» **WHAT THE TASK ASKS**:
Report back each line of the records that contains the string "lifts".

[begin RECORDS FOR THIS TASK]

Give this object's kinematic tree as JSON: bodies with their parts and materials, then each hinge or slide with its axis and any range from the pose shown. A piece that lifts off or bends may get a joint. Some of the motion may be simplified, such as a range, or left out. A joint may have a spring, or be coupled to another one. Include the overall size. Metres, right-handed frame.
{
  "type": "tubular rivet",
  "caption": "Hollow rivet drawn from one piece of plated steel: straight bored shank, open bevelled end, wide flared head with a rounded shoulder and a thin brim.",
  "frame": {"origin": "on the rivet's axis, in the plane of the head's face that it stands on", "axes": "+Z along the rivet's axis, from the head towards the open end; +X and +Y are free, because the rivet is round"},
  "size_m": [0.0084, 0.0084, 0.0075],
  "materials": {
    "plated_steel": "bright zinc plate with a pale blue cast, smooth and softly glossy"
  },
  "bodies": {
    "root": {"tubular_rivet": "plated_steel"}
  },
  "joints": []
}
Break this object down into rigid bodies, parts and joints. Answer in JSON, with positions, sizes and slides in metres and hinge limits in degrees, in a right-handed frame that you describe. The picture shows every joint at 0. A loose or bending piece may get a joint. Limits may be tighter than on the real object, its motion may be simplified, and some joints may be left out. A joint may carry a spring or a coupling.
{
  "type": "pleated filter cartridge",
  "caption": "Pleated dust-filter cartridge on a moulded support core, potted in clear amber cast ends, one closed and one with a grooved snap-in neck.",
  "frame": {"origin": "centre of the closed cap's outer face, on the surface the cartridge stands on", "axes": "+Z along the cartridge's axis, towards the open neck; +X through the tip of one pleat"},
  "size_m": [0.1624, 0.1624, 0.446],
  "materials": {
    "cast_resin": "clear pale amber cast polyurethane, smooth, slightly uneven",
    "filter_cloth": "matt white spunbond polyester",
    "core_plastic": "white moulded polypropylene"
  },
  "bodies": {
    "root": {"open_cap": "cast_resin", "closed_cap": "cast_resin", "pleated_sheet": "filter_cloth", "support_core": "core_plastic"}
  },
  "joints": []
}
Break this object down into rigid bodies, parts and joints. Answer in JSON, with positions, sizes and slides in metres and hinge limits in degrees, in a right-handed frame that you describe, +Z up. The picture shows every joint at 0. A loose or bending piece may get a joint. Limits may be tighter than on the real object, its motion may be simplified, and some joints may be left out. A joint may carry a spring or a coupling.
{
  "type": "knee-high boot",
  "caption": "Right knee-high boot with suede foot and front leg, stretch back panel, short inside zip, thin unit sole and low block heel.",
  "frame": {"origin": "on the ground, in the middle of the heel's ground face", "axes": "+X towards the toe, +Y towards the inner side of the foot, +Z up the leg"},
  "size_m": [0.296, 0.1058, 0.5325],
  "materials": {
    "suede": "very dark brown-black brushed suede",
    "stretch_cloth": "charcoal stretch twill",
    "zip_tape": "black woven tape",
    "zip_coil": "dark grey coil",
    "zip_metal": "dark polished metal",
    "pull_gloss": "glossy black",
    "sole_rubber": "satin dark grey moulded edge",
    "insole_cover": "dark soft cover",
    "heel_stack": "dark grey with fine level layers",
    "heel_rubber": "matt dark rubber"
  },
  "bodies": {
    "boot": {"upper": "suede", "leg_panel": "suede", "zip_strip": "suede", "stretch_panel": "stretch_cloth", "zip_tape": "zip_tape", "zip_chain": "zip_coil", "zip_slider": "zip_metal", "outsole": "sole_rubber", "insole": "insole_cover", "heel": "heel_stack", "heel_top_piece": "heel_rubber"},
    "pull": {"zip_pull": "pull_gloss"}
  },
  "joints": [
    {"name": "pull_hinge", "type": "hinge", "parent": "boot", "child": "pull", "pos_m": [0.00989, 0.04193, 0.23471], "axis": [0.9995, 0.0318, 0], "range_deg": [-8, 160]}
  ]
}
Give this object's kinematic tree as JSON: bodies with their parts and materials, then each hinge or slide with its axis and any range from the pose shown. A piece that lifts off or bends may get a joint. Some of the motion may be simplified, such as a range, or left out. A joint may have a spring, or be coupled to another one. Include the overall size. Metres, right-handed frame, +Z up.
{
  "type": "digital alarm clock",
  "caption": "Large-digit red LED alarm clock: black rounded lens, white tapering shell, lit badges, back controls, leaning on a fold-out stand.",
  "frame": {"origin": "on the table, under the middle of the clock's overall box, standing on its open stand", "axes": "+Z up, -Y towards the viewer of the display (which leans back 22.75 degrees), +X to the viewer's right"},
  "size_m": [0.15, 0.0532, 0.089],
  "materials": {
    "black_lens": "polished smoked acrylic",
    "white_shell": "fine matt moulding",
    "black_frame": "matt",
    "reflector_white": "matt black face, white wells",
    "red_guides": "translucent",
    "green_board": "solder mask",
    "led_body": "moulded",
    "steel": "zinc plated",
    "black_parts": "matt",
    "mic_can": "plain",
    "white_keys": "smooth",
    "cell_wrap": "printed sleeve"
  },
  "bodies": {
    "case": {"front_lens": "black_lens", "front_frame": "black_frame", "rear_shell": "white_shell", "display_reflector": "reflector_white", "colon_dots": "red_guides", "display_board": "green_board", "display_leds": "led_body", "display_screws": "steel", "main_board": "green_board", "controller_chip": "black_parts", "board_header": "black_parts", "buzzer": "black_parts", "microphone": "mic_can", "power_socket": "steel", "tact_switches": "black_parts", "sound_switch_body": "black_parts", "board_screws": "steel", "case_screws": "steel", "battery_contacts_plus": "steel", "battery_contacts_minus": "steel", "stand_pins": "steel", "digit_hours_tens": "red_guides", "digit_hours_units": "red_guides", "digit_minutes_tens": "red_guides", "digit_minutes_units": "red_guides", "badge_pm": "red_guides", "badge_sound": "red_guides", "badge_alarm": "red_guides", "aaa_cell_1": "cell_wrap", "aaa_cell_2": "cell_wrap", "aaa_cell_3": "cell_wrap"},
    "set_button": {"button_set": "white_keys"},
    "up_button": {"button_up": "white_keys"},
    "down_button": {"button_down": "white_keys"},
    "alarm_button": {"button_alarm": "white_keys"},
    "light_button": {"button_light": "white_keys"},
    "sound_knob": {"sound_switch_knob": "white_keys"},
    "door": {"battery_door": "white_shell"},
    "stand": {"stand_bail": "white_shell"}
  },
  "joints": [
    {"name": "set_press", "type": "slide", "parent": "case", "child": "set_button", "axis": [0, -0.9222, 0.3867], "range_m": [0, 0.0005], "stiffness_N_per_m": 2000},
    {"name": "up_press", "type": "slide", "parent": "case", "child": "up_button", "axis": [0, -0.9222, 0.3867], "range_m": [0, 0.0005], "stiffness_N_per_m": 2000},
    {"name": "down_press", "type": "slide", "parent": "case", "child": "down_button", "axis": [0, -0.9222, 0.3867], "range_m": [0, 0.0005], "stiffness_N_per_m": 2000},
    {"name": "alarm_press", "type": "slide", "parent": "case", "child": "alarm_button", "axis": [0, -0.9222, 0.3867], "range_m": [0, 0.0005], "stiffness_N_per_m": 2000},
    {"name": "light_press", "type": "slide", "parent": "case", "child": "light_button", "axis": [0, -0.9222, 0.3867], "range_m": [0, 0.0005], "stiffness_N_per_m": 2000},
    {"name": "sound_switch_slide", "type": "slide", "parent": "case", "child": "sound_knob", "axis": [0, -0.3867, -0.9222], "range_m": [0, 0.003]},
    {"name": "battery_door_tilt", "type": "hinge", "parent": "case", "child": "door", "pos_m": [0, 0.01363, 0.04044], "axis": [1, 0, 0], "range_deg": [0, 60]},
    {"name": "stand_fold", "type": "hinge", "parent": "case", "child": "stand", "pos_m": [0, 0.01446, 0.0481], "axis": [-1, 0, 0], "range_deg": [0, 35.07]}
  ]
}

[end RECORDS FOR THIS TASK]

» **WORKED ANSWER**:
Give this object's kinematic tree as JSON: bodies with their parts and materials, then each hinge or slide with its axis and any range from the pose shown. A piece that lifts off or bends may get a joint. Some of the motion may be simplified, such as a range, or left out. A joint may have a spring, or be coupled to another one. Include the overall size. Metres, right-handed frame.
Give this object's kinematic tree as JSON: bodies with their parts and materials, then each hinge or slide with its axis and any range from the pose shown. A piece that lifts off or bends may get a joint. Some of the motion may be simplified, such as a range, or left out. A joint may have a spring, or be coupled to another one. Include the overall size. Metres, right-handed frame, +Z up.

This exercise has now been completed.